%%

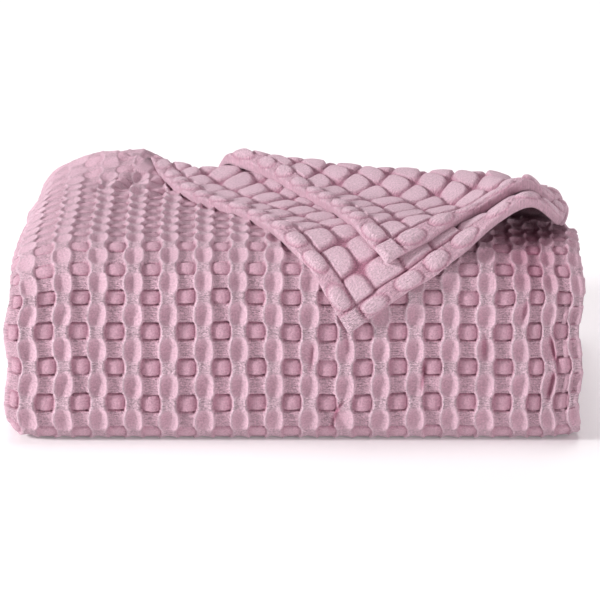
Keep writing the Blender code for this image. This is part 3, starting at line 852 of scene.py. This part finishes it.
def flap_columns(left_length, right_length):
    """Shares across a layer: its upper side from left to right, and its lower one back."""
    hem_steps = np.array(HEM_STEPS)
    c_left = hem_steps / right_length
    c_right = 1 - hem_steps[::-1] / left_length
    c_top = joined(c_left, even_steps(c_left[-1], c_right[0], FLAP_ACROSS), c_right)
    return c_top, c_top[::-1][1:-1]


def flap_middle(left, right, c, layer):
    """A layer's middle, in rows from its tip, round the turn and into its bed.

    Returns their places (x, v), heights, tilts, pi where the reverse is up, and lengths past the crease.
    """
    under = PLY_PITCH * layer
    start = -PLY / 2 - under
    level = FLAP_LIFT + FLAP_PLY / 2 + FLAP_PITCH * layer
    radius = roll_radius(c)[None, :]
    reach = radius + under
    lift = UPPER_LIFT * layer * (1 - smooth(c / LIFT_REACH))[None, :]

    flat_place = left[:, None, :] + (right - left)[:, None, :] * c[None, :, None]
    away = (flat_place - CREASE_POINT) @ ACROSS_CREASE - radius
    down = smooth(away / ROLL_EASE)
    off = flap_height(flat_place[..., 0], flat_place[..., 1], layer)
    flat_height = (2 * radius + under - PLY / 2 + lift) * (1 - down) + (level + off) * down

    angle = np.linspace(math.pi, 0, TURN_ROWS + 1)[1:]
    cosine = np.cos(angle)[:, None]
    crease = left[-1] + (right[-1] - left[-1]) * c[:, None]
    sideways = (ROLL_SIDEWAYS[0] * (1 - c) + ROLL_SIDEWAYS[1] * c)[None, :] * reach
    roll_place = crease[None] - ACROSS_CREASE * (reach * np.sin(angle)[:, None])[..., None]
    roll_place = roll_place - ALONG_CREASE * (sideways * (math.pi - angle)[:, None])[..., None]
    roll_height = start + under + radius - reach * cosine + lift * (1 - cosine) / 2
    roll_height = roll_height - BED_SUNK * (1 + cosine) / 2

    bed = np.linspace(CREASE_CUT, CREASE_CUT + CREASE_BED, BED_ROWS + 1)[1:]
    bed_place = crease[None] + ACROSS_CREASE * (bed[:, None] - radius)[..., None]
    bed_place = bed_place - ALONG_CREASE * (sideways * math.pi)[..., None]
    bed_height = np.full((len(bed), len(c)), start - BED_SUNK)

    mean_reach = float(np.mean(reach))
    tilts = (np.full(len(left), math.pi), angle, np.zeros(len(bed)))
    beyond = (np.zeros(len(left)), (math.pi - angle) * mean_reach, math.pi * mean_reach + bed)
    return [np.concatenate(parts) for parts in (
        (flat_place, roll_place, bed_place), (flat_height, roll_height, bed_height), tilts, beyond)]


def shell_quads(rows, above, below):
    """Quads of a closed shell with so many vertices a row above and below, capped at its end."""
    around = above + below
    last = (rows - 1) * around
    upper_row = last + np.arange(1, above - 1)
    lower_row = last + above + np.arange(below)[::-1]
    cap = np.stack((upper_row[:-1], upper_row[1:], lower_row[1:], lower_row[:-1]), axis=-1)
    return np.concatenate((grid_quads(rows, around, closed=True), cap))


def turned_layer(name, hems, layer):
    """One turned-back layer, as a closed thin shell with the cloth's reverse side up."""
    shares = np.concatenate((CORNER_STEPS, np.arange(FLAP_FROM, FLAP_TO, FLAP_ALONG), [1.0]))
    left, right = hem_lines(hems, shares)
    left_length, right_length = (np.linalg.norm(line[-1] - line[0]) for line in (left, right))
    c_top, c_low = flap_columns(left_length, right_length)
    c = np.concatenate((c_top, c_low))
    upper = np.concatenate((np.ones(len(c_top)), np.zeros(len(c_low))))[None, :]
    place, height, tilt, beyond = flap_middle(left, right, c, layer)
    rows = len(place)

    from_tip_left, from_tip_right = length_along(left, rows), length_along(right, rows)
    stretched = 1 + beyond / float(np.dot(left[0] - left[-1], ACROSS_CREASE))
    p = (1 - c)[None, :] * (from_tip_left * stretched)[:, None]
    q = c[None, :] * (from_tip_right * stretched)[:, None]
    edge, relief, ribbed, painted_shading = flap_relief(p, q, layer)
    # Only the upper side keeps its painted shade and highlight.
    painted_shading = CLOTH_TONE + (painted_shading - CLOTH_TONE) * upper

    thick = np.sqrt(1 - (1 - np.clip(edge / EDGE_ROUND, 0, 1)) ** 2) * FLAP_PLY / 2
    sunk = HEM_SUNK * smooth(edge / SUNK_REACH) * smooth((SUNK_END - edge) / SUNK_FADE)
    offset = np.where(upper > 0.5, thick + relief, -thick - sunk * np.cos(tilt)[:, None] ** 2)
    place = place - ACROSS_CREASE * np.sin(tilt)[:, None, None] * offset[..., None]
    points = drape(place[..., 0], place[..., 1], height - np.cos(tilt)[:, None] * offset)
    quads = shell_quads(rows, len(c_top), len(c_low))
    sheet = new_sheet(name, points, quads, (q, p), ribbed * upper, painted_shading)
    # Flat, the layer is a square corner over its crease, and a strip that goes round the turn.
    return sheet


def cut_at_crease(points, quads):
    """Leave out the two upper layers behind the crease, and turn their edge down."""
    cut = CREASE_CUT - (CREASE_CUT - SHEET_CUT) * smooth((CUT_FROM - points[..., 0]) / CUT_REACH)
    behind = cut - (points[..., :2] - CREASE_POINT) @ ACROSS_CREASE
    behind = np.where(points[..., 2] > TOP - STRIP / 2 + 0.0001, behind, -1.0)
    corners = behind.ravel()[quads]
    quads = quads[(corners < 0).any(axis=1) & (corners < CUT_EDGE).all(axis=1)]
    points = points + np.maximum(behind, 0)[..., None] * np.append(ACROSS_CREASE, 0.0)
    points[..., 2] -= EDGE_DOWN * smooth(1 + np.minimum(behind, 0) / DOWN_REACH)
    return points, quads


# ---- the pieces
def cloth_sheets():
    """All the sheets: the pack's layers, and the two of the turned-back corner."""
    end = end_of(PATH)
    bottom = end_of(PATH, LOWER_BEND) + UNDER_FROM
    turned_in = end_of(PATH, LOWEST_TURN) + UNDER_TO
    turn_from = start_of(PATH, UPPER_TURN) - TURN_BEFORE
    turn_to = end_of(PATH, UPPER_TURN) + TURN_AFTER
    left_fold = start_of(SECTION, SECOND)
    left_side = start_of(SECTION, LEFT_FOLD) - BEFORE_FOLD
    hidden = left_fold + PAST_FOLD
    right_fold = start_of(SECTION, RIGHT_FOLD) - BEFORE_FOLD
    right_side = start_of(SECTION, THIRD) + SIDE
    inner_fold = start_of(SECTION, INNER_FOLD)
    second_hem = start_of(SECTION, SECOND_HEM)

    # In sight, the vertices are on the weave's own lattice.
    in_sight = joined(even_steps(0.0, HEM_END, STEP_FIRST_HEM),
                      unsqueezed(cell_steps(float(squeezed(HEM_END)), left_fold + FACE_PAST_FOLD,
                                            ACROSS_AT_RIDGE, CELL_ACROSS, ACROSS_STEPS)),
                      even_steps(left_fold + FACE_PAST_FOLD, hidden, STEP_FOLD))
    lattice = cell_steps(float(along_weave(0.0)), float(along_weave(bottom)),
                         ALONG_AT_OVAL, CELL_ALONG, ALONG_STEPS)
    dense = np.linspace(0, bottom, 4000)
    down_front = np.interp(lattice, along_weave(dense), dense)
    under = in_stretches(0.0, (HEM_END, STEP_HEM), (left_fold, STEP_UNDER), (hidden, STEP_UNDER_FOLD))
    first = in_stretches(0.0, (HEM_END, STEP_HEM), (HEM_END + SIDE, STEP_SIDE),
                         (left_side, STEP_IN_NARROW), (left_fold + SIDE_PAST_FOLD, STEP_SIDE),
                         (hidden, STEP_LOOSE))
    second = even_steps(hidden, right_fold, STEP_IN_WIDE)
    third = in_stretches(right_fold, (right_side, STEP_SIDE), (inner_fold, STEP_IN))
    fourth = in_stretches(inner_fold, (second_hem - SIDE, STEP_IN), (second_hem, STEP_SIDE),
                          (end_of(SECTION), STEP_HEM))

    def rows(first_s, last_s, pitch=STEP_ALONG, **hems):
        return path_rows(even_steps(first_s, last_s, pitch), **hems)

    inside = {"only_inward": True, "only_sides": True}
    return [
        ribbon("top_and_front", in_sight, path_rows(down_front, start_hem=True), cut=True, outer=True),
        ribbon("underside", under, rows(bottom, turned_in)),
        ribbon("inner_outer_layer", first, rows(turned_in, end, STEP_UNDER, end_hem=True), **inside),
        ribbon("inner_second_layer", second, rows(0.0, turn_from, start_hem=True), **inside),
        ribbon("back_turn", even_steps(hidden, right_fold, STEP_WEAVE),
               rows(turn_from, turn_to, STEP_TURN), ply=-FACE, only_inward=True, only_middle=True),
        ribbon("inner_second_end", second, rows(turn_to, end, end_hem=True), **inside),
        ribbon("bared_layer", even_steps(right_fold, inner_fold, STEP_WEAVE),
               rows(0.0, BARED_END, STEP_WEAVE, start_hem=True), only_inward=True),
        ribbon("inner_folds", third, rows(BARED_END, end, end_hem=True), **inside),
        ribbon("inner_hems", fourth, rows(0.0, end, start_hem=True, end_hem=True), cut=True, **inside),
        turned_layer("lower_flap", LOWER_HEMS, 0),
        turned_layer("upper_flap", UPPER_HEMS, 1),
    ]


# ---- the picture
def pale_floor():
    """A wide white floor that runs into the background."""
    white = bpy.data.materials.new("pale_floor")
    white.use_nodes = True
    set_inputs(white.node_tree.nodes["Principled BSDF"], Base_Color=FLOOR_COLOR, Roughness=1.0,
               Emission_Color=WHITE, Emission_Strength=FLOOR_GLOW)
    mesh = bpy.data.meshes.new("floor")
    w = FLOOR_HALF
    mesh.from_pydata([(-w, -w, 0), (w, -w, 0), (w, w, 0), (-w, w, 0)], [], [(0, 1, 2, 3)])
    mesh.materials.append(white)
    floor = bpy.data.objects.new("floor", mesh)
    bpy.context.scene.collection.objects.link(floor)
    return floor


def stage_and_light():
    """A plain pale floor, a small key light from the left, three soft lights, and the camera."""
    scene = bpy.context.scene
    world = bpy.data.worlds.new("studio")
    scene.world = world
    world.use_nodes = True
    nodes, links = world.node_tree.nodes, world.node_tree.links
    around = nodes["Background"]
    set_inputs(around, Color=ROSY, Strength=WORLD_LIGHT)
    behind = nodes.new("ShaderNodeBackground")
    set_inputs(behind, Color=WHITE)
    seen = nodes.new("ShaderNodeLightPath")
    either = nodes.new("ShaderNodeMixShader")
    links.new(seen.outputs["Is Camera Ray"], either.inputs[0])
    links.new(around.outputs["Background"], either.inputs[1])
    links.new(behind.outputs["Background"], either.inputs[2])
    links.new(either.outputs["Shader"], nodes["World Output"].inputs["Surface"])

    floor = pale_floor()

    for row in LIGHTS:
        light = bpy.data.lights.new(row.name, "AREA")
        light.energy = row.power
        light.size = row.size
        lamp = bpy.data.objects.new(row.name, light)
        lamp.location = row.place
        toward = np.array(LIT_POINT) - np.array(row.place)
        toward = toward / np.linalg.norm(toward)
        lamp.rotation_euler = (math.acos(-toward[2]), 0.0, math.atan2(toward[1], toward[0]) - math.pi / 2)
        scene.collection.objects.link(lamp)

    lens = bpy.data.cameras.new("camera")
    lens.lens = LENS
    lens.sensor_width = SENSOR
    camera = bpy.data.objects.new("camera", lens)
    camera.location = (AIM[0], AIM[1] - DISTANCE * math.cos(ELEVATION),
                       AIM[2] + DISTANCE * math.sin(ELEVATION))
    camera.rotation_euler = (math.pi / 2 - ELEVATION, 0.0, 0.0)
    scene.collection.objects.link(camera)
    scene.camera = camera
    scene.view_settings.view_transform = "Standard"


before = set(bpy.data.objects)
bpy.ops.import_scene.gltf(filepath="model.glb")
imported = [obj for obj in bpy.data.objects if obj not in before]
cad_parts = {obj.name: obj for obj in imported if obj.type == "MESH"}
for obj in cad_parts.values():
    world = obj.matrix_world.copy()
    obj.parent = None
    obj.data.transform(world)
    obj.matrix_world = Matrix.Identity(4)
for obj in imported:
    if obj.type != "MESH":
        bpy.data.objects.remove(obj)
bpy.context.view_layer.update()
cotton = cloth_material()
for piece in cloth_sheets():
    piece.data.materials.append(cotton)
    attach(piece, "root")
    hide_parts("blanket")
stage_and_light()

%%

[Do this] Extract exactly the leading lines of the data, stopping at and including the line with "flat_height = (2".

[Final result]
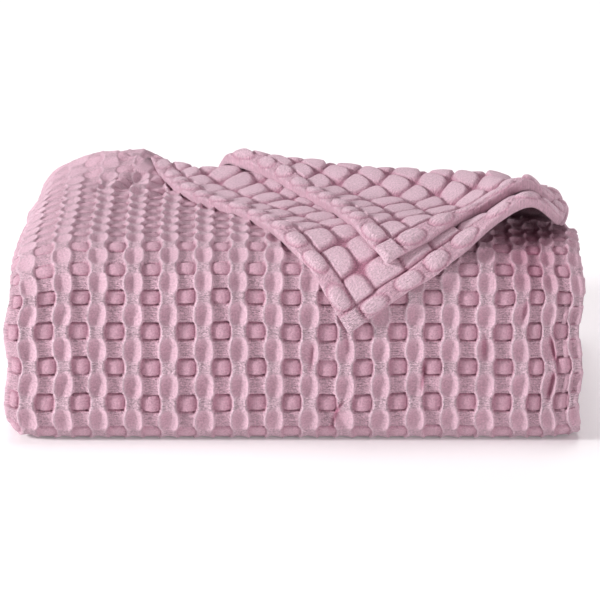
Keep writing the Blender code for this image. This is part 3, starting at line 852 of scene.py. This part finishes it.
def flap_columns(left_length, right_length):
    """Shares across a layer: its upper side from left to right, and its lower one back."""
    hem_steps = np.array(HEM_STEPS)
    c_left = hem_steps / right_length
    c_right = 1 - hem_steps[::-1] / left_length
    c_top = joined(c_left, even_steps(c_left[-1], c_right[0], FLAP_ACROSS), c_right)
    return c_top, c_top[::-1][1:-1]


def flap_middle(left, right, c, layer):
    """A layer's middle, in rows from its tip, round the turn and into its bed.

    Returns their places (x, v), heights, tilts, pi where the reverse is up, and lengths past the crease.
    """
    under = PLY_PITCH * layer
    start = -PLY / 2 - under
    level = FLAP_LIFT + FLAP_PLY / 2 + FLAP_PITCH * layer
    radius = roll_radius(c)[None, :]
    reach = radius + under
    lift = UPPER_LIFT * layer * (1 - smooth(c / LIFT_REACH))[None, :]

    flat_place = left[:, None, :] + (right - left)[:, None, :] * c[None, :, None]
    away = (flat_place - CREASE_POINT) @ ACROSS_CREASE - radius
    down = smooth(away / ROLL_EASE)
    off = flap_height(flat_place[..., 0], flat_place[..., 1], layer)
    flat_height = (2 * radius + under - PLY / 2 + lift) * (1 - down) + (level + off) * down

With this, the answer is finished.